Unless otherwise stated, all references in this announcement to times are to
London time.
Enquiries:
Cardpoint
Philip Lanigan
Group Finance Director
Tel: +44 (0) 1253 361 300
Rothschild
Financial Adviser to Cardpoint
Ed Welsh
Tel: +44 (0) 20 7280 5000
Panmure Gordon
Nominated Adviser and Broker to Cardpoint and to Payzone
Hugh Morgan
Mark Lander (Corporate Broking)
Tel: +44 (0) 20 7459 3600
Financial Dynamics
PR adviser to Cardpoint
David Yates / Ben Brewerton
Tel: +44 (0) 207 831 3113
Rothschild, which is regulated in the United Kingdom by the FSA, is acting for
Cardpoint and no one else in connection with the arrangements described in this
announcement and will not be responsible to anyone other than Cardpoint for
providing the protections afforded to clients of Rothschild, nor for providing
advice in relation to the Merger, any acquisition of shares or securities in
Payzone or Cardpoint or any other matter referred to in this announcement.

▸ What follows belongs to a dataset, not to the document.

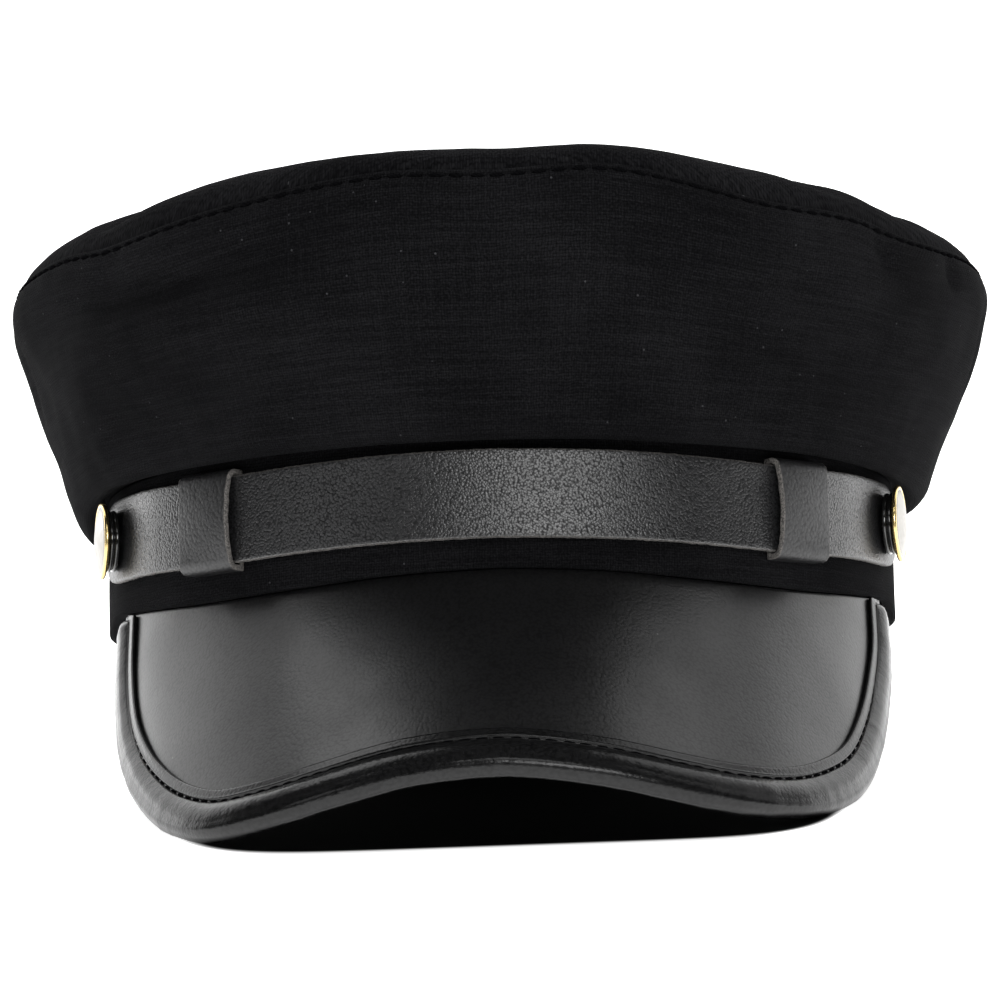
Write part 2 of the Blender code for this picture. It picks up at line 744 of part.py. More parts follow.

Panmure Gordon, which is authorised and regulated in the United Kingdom by the
FSA and is a member of the London Stock Exchange, is acting exclusively for
Payzone and for Cardpoint, in each case as nominated adviser for the purpose of
the AIM Rules and as broker. Panmure Gordon's responsibilities as the nominated
adviser to Payzone and to Cardpoint are owed solely to the London Stock Exchange
and are not owed to Payzone, Cardpoint, alphyra or to any director of Payzone,
Cardpoint or alphyra or to any other person in respect of his, her or its
decision to acquire shares in Payzone or Cardpoint in reliance on any part of
this announcement, the AIM Admission Document, the Supplementary Admission
Document dated 2 November 2007 or the Scheme Document or otherwise. Panmure
Gordon is acting for Payzone and for Cardpoint and no one else in connection
with the arrangements described in this announcement and will not be responsible
to anyone other than Payzone and Cardpoint for providing the protections
afforded to customers of Panmure Gordon, nor for providing advice in relation to
the Merger, any acquisition of shares or securities in Payzone, Cardpoint or
alphyra or any other matter referred to in this announcement.

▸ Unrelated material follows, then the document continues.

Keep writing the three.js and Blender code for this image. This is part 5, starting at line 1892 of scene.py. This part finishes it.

The distribution of this announcement in jurisdictions other than the United
Kingdom may be restricted by law and therefore persons into whose possession
this announcement comes should inform themselves about, and observe, such
restrictions. Any failure to comply with the restrictions may constitute a
violation of the securities laws of any such jurisdiction. This announcement has
been prepared for the purposes of complying with English law and the AIM Rules
and the information disclosed may not be the same as that which would have been
disclosed if this announcement had been prepared in accordance with the laws and
regulations of any jurisdiction outside the United Kingdom. This announcement
does not constitute an offer to purchase, sell or exchange or the solicitation
of an offer to purchase, sell or exchange any securities or the solicitation of
any vote or approval in any jurisdiction pursuant to the Merger or otherwise,
nor shall there be any purchase, sale or exchange of securities or such
solicitation in any jurisdiction in which such offer, solicitation or sale or
exchange would be unlawful under the laws of such jurisdiction. This
announcement does not constitute a prospectus, a prospectus equivalent document
or an AIM admission document. Investors and prospective investors in Payzone
and/or Cardpoint are advised to read carefully the formal documentation in
relation to the Merger. The Payzone Shares may not be offered or sold in the
United States absent registration under the Securities Act or an exemption
therefrom. Payzone has not registered and does not intend to register any
Payzone Shares under the Securities Act, or under the securities law of any
state, district or other jurisdiction of the United States, Australia, Canada or
Japan and no regulatory clearance in respect of the Payzone Shares has been, or
will be, applied for in any jurisdiction other than the UK. Any Payzone Shares
will be issued to Cardpoint Shareholders in reliance upon the exemption from the
registration requirements of the Securities Act provided by Section 3(a)(10)
thereof. Under applicable US securities laws, Cardpoint Shareholders (whether
or not US persons) who are or will be "affiliates" of Cardpoint or Payzone will
be subject to certain transfer restrictions relating to the Payzone Shares
received in connection with the Scheme.
Notice to US investors: The Scheme relates to the shares of Cardpoint, a company
incorporated in England and Wales, and is provided for under the laws of England
and Wales. The Merger is subject to the disclosure requirements and practices
applicable in the United Kingdom, which differ from the disclosure and other
requirements of US securities laws. Financial information included in the
relevant documentation has been and will have been prepared in accordance with
accounting standards applicable in the United Kingdom that may not be comparable
to the financial statements of US companies.